▶ **Information supplied**:
►
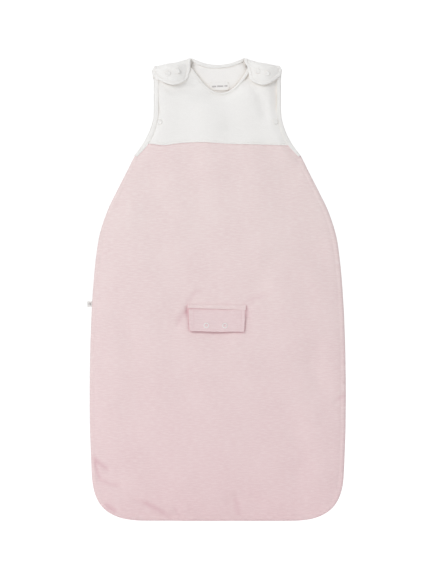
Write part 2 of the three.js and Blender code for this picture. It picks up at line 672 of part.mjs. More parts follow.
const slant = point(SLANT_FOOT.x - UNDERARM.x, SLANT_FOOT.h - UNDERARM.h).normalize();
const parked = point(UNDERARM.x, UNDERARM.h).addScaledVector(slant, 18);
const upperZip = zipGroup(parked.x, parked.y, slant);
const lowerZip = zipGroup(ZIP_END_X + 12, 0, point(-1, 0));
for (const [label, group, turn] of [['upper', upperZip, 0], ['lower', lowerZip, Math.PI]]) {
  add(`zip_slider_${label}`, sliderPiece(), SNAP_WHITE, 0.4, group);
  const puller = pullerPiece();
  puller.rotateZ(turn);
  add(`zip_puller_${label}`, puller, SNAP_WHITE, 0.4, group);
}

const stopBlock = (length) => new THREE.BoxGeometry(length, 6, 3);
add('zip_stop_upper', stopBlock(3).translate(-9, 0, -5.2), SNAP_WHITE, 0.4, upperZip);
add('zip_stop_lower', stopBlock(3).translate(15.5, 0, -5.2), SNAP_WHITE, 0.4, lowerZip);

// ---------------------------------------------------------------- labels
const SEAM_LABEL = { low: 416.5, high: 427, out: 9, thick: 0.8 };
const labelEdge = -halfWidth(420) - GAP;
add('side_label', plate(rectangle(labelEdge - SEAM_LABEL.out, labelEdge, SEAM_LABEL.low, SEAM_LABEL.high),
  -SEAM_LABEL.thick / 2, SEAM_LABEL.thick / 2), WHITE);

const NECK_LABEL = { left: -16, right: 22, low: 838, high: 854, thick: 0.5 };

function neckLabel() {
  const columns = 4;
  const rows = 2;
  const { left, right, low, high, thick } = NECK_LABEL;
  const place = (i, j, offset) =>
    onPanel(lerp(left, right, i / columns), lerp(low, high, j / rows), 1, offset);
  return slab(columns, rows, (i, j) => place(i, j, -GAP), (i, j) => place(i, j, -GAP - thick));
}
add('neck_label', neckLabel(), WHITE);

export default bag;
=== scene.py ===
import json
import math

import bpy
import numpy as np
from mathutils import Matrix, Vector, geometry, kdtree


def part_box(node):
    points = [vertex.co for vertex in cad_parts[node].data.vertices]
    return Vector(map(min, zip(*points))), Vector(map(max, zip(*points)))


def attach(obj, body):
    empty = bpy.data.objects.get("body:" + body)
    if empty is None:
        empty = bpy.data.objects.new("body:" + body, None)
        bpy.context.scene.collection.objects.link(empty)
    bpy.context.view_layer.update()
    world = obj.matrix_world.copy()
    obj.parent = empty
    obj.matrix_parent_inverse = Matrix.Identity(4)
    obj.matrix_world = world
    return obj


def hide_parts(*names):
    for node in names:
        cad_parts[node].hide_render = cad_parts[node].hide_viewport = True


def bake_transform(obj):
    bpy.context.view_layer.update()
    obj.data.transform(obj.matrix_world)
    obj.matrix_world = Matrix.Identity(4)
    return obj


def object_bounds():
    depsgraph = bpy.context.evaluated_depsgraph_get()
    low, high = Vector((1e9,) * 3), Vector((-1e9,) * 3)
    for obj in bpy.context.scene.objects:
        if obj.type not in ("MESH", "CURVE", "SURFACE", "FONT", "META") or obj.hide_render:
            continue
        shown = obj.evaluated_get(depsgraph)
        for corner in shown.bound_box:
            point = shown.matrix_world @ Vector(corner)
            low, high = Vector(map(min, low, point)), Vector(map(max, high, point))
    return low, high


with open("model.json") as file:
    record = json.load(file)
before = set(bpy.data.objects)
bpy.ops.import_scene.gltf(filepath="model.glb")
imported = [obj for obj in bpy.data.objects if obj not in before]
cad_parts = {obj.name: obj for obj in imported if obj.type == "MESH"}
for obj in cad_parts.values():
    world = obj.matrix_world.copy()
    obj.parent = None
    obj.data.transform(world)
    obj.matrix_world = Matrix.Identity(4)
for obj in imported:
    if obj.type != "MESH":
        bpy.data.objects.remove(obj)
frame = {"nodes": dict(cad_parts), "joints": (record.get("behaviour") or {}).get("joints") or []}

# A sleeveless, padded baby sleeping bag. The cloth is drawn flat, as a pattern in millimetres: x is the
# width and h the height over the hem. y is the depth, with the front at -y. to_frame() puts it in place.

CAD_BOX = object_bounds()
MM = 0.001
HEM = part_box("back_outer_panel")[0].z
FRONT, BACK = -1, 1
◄
▶ **Required work**: In the listing above, locate the line containing "854, thick: 0.5" and the line containing "for node in". Transcribe those two lines and everything between them, exactly as written.

▶ **Task output**:
const NECK_LABEL = { left: -16, right: 22, low: 838, high: 854, thick: 0.5 };

function neckLabel() {
  const columns = 4;
  const rows = 2;
  const { left, right, low, high, thick } = NECK_LABEL;
  const place = (i, j, offset) =>
    onPanel(lerp(left, right, i / columns), lerp(low, high, j / rows), 1, offset);
  return slab(columns, rows, (i, j) => place(i, j, -GAP), (i, j) => place(i, j, -GAP - thick));
}
add('neck_label', neckLabel(), WHITE);

export default bag;
=== scene.py ===
import json
import math

import bpy
import numpy as np
from mathutils import Matrix, Vector, geometry, kdtree


def part_box(node):
    points = [vertex.co for vertex in cad_parts[node].data.vertices]
    return Vector(map(min, zip(*points))), Vector(map(max, zip(*points)))


def attach(obj, body):
    empty = bpy.data.objects.get("body:" + body)
    if empty is None:
        empty = bpy.data.objects.new("body:" + body, None)
        bpy.context.scene.collection.objects.link(empty)
    bpy.context.view_layer.update()
    world = obj.matrix_world.copy()
    obj.parent = empty
    obj.matrix_parent_inverse = Matrix.Identity(4)
    obj.matrix_world = world
    return obj


def hide_parts(*names):
    for node in names:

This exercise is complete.